• REQUEST:
Every line from the first one to the line containing "the pulled-out trundle." should be echoed exactly; leave out the rest.

────────

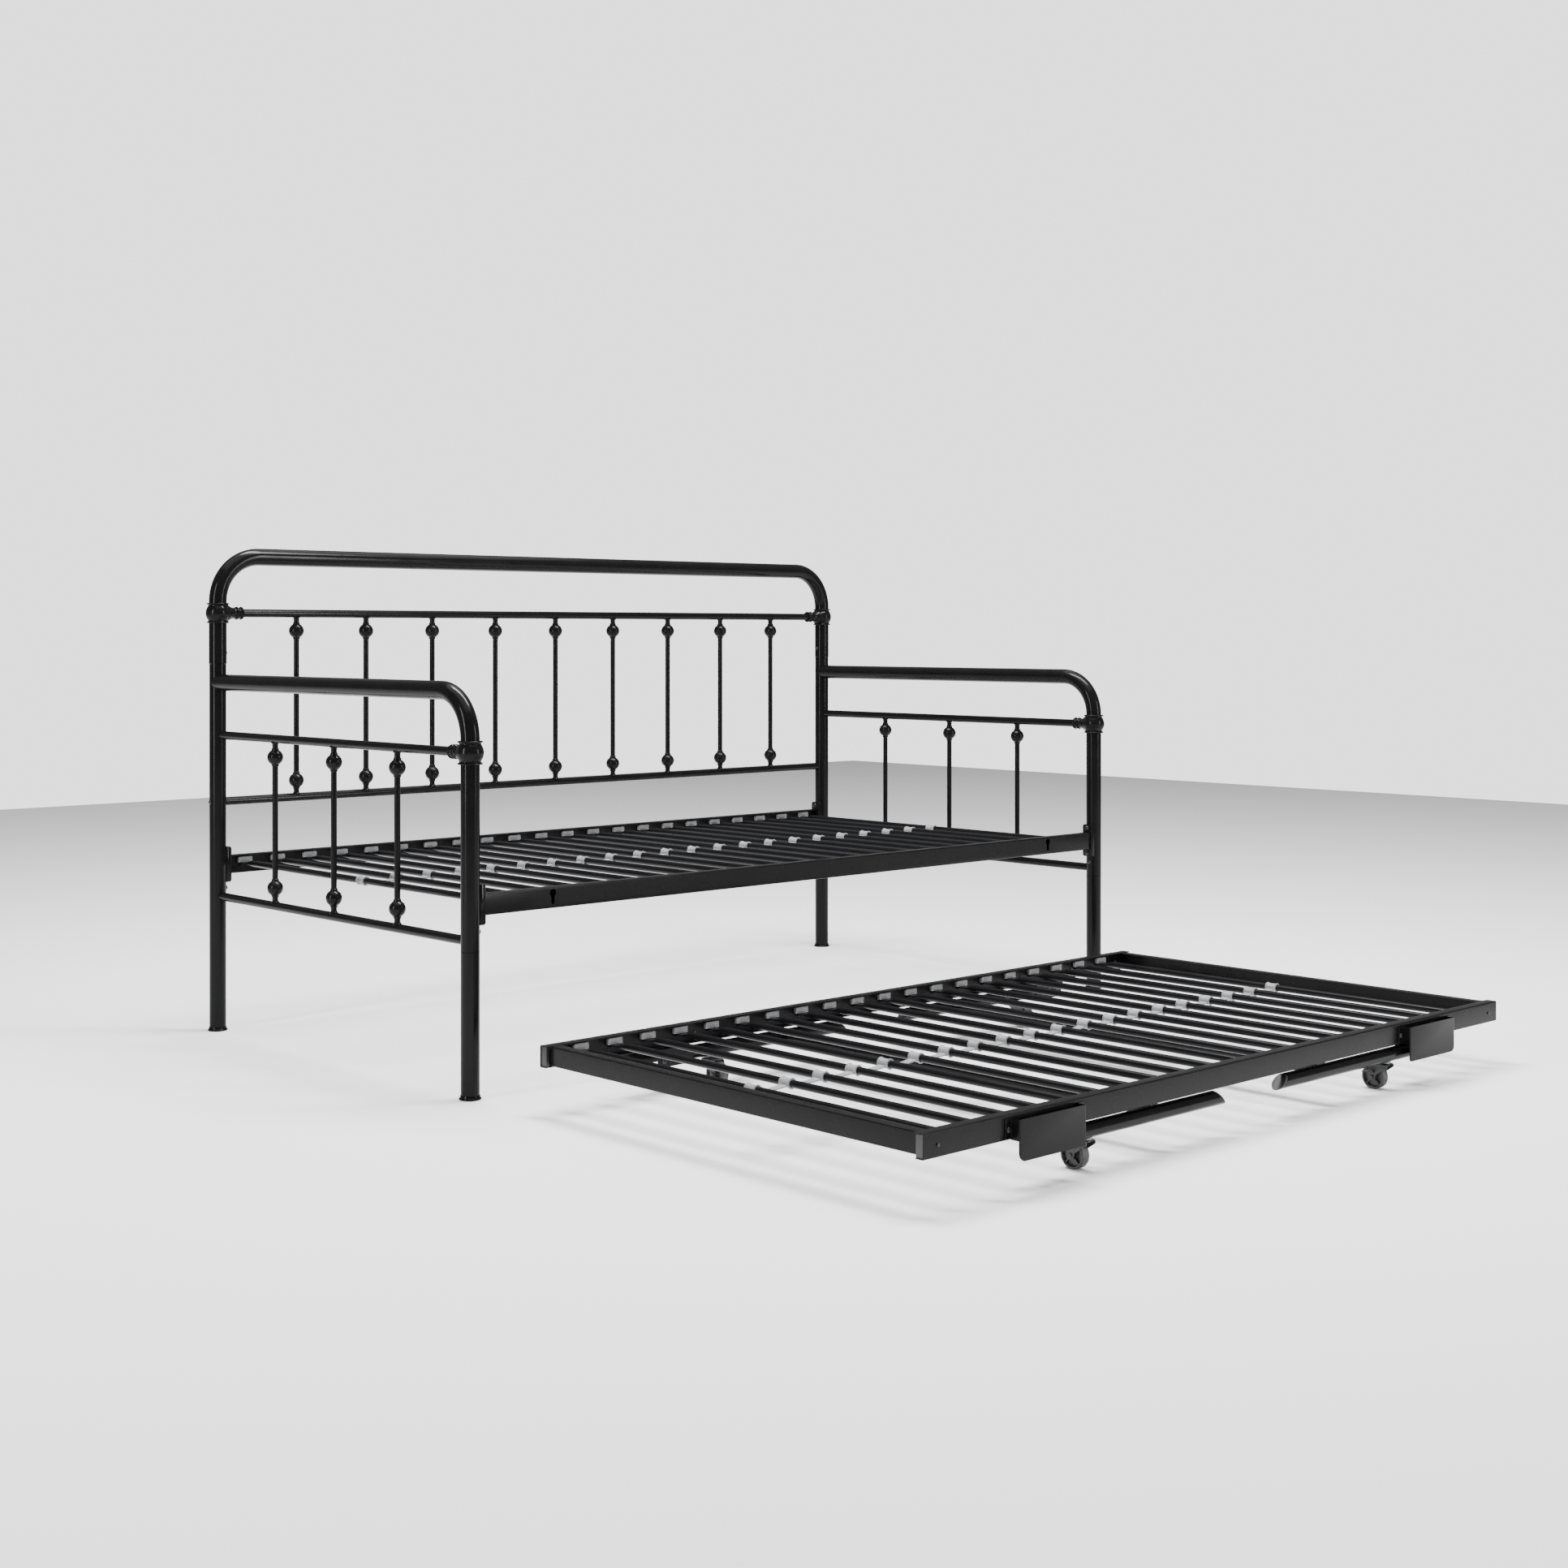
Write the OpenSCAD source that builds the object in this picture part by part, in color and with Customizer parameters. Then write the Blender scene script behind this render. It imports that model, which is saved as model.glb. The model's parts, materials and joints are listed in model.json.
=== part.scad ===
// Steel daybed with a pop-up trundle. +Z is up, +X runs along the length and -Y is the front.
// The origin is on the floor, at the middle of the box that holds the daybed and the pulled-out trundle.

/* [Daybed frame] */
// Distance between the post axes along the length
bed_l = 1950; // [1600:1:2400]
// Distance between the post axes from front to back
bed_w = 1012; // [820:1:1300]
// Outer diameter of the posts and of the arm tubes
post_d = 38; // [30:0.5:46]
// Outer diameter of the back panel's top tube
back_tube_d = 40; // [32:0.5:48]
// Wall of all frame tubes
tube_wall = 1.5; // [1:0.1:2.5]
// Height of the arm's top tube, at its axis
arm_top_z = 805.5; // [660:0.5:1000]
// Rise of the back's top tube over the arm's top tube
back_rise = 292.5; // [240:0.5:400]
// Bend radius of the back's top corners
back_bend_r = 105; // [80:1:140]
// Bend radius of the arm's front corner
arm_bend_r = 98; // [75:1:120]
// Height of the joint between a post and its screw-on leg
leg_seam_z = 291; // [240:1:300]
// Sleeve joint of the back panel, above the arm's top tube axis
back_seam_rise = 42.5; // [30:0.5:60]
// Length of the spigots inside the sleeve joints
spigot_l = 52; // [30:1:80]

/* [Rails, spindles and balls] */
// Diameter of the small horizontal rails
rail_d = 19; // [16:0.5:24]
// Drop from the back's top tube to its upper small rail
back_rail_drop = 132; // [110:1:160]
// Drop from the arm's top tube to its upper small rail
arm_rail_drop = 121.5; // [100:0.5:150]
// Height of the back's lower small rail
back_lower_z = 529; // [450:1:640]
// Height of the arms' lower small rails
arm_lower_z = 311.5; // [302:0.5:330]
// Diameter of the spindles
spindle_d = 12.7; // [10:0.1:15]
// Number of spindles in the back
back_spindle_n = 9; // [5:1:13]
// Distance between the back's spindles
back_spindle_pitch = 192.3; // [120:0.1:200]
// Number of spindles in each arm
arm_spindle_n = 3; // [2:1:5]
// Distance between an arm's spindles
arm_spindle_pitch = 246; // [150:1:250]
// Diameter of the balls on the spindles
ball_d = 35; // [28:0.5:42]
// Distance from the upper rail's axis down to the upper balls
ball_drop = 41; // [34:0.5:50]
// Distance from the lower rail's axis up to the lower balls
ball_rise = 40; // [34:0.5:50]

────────

• EXERCISE RESPONSE:
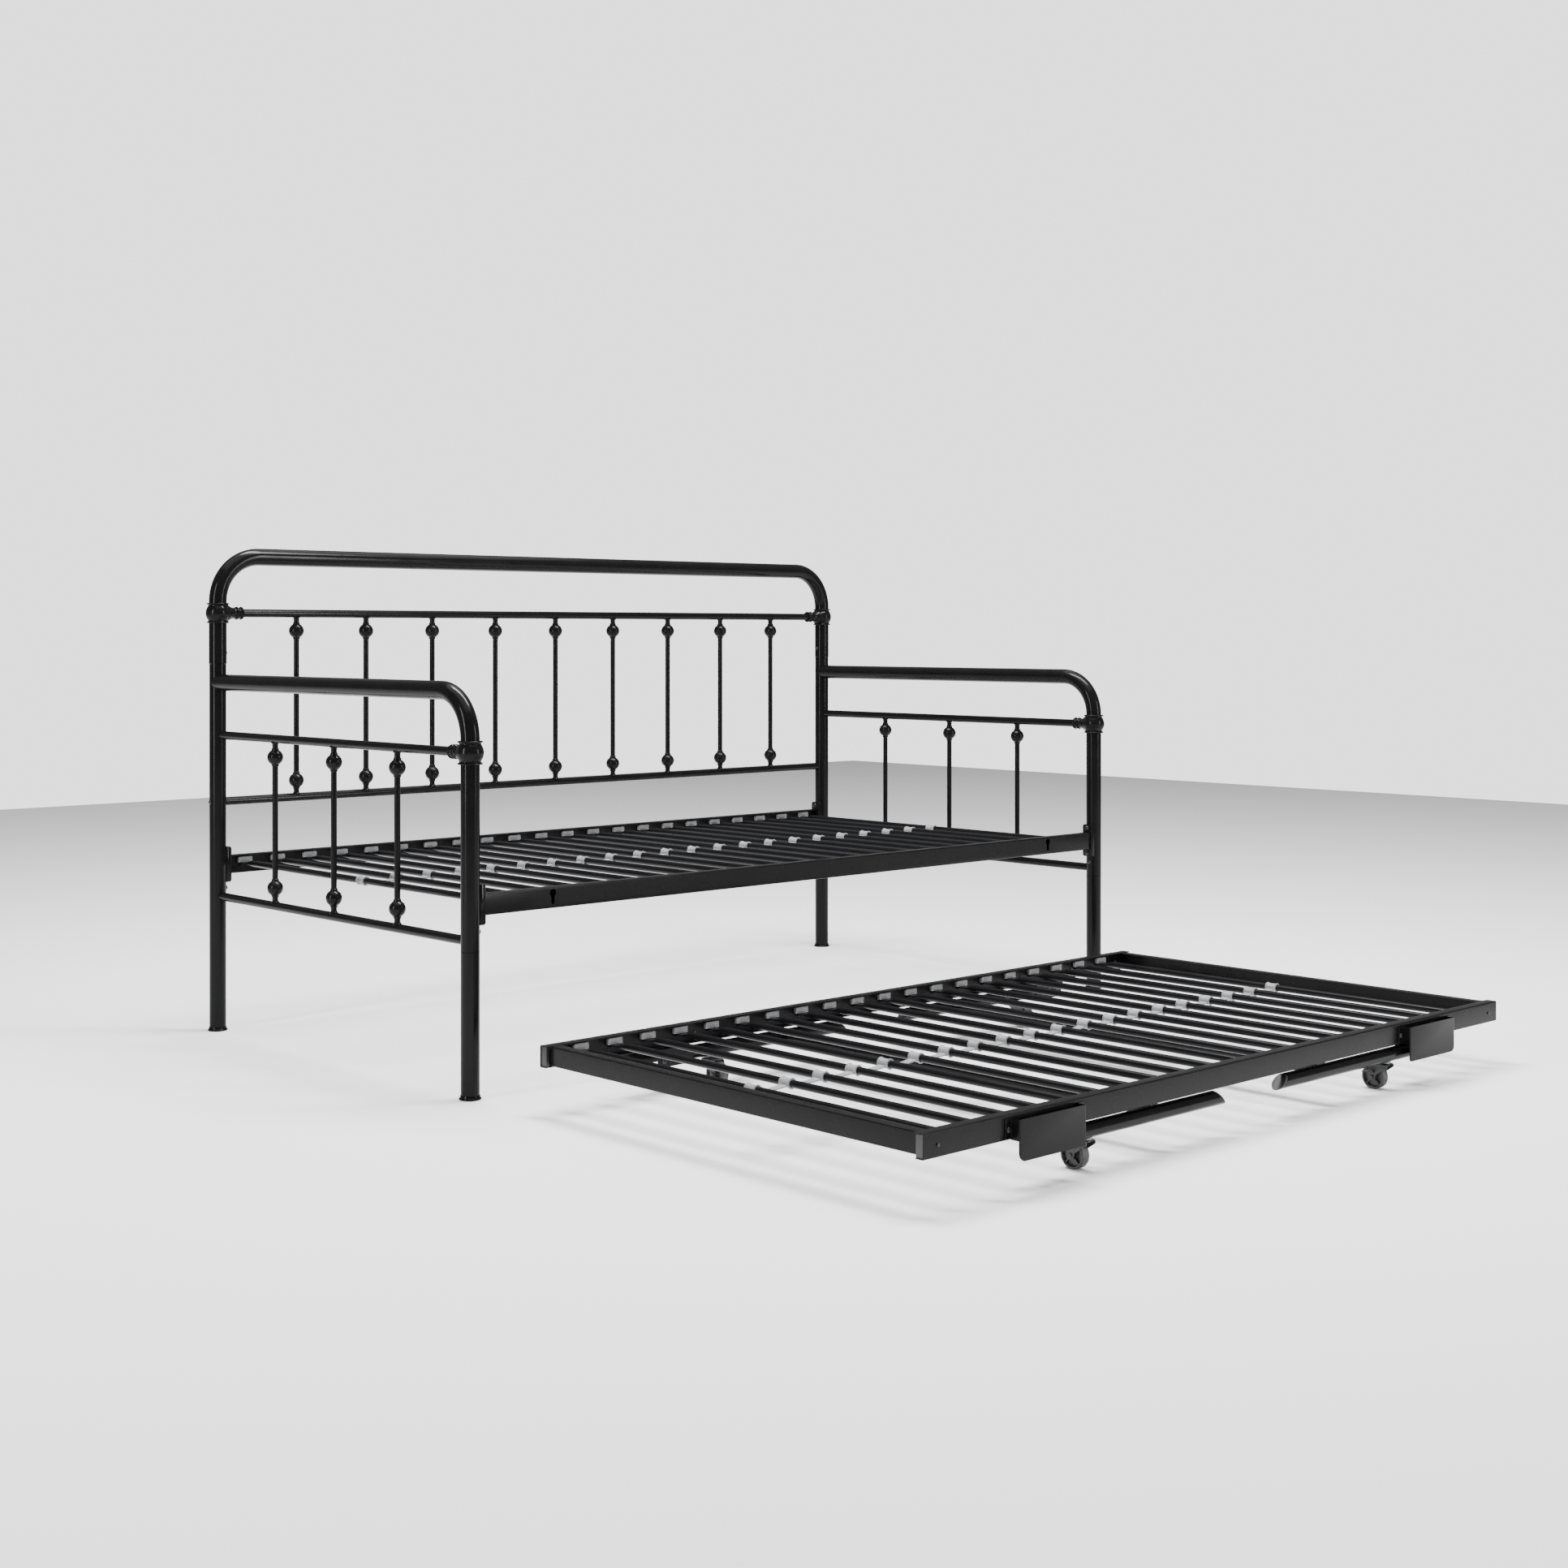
Write the OpenSCAD source that builds the object in this picture part by part, in color and with Customizer parameters. Then write the Blender scene script behind this render. It imports that model, which is saved as model.glb. The model's parts, materials and joints are listed in model.json.
=== part.scad ===
// Steel daybed with a pop-up trundle. +Z is up, +X runs along the length and -Y is the front.
// The origin is on the floor, at the middle of the box that holds the daybed and the pulled-out trundle.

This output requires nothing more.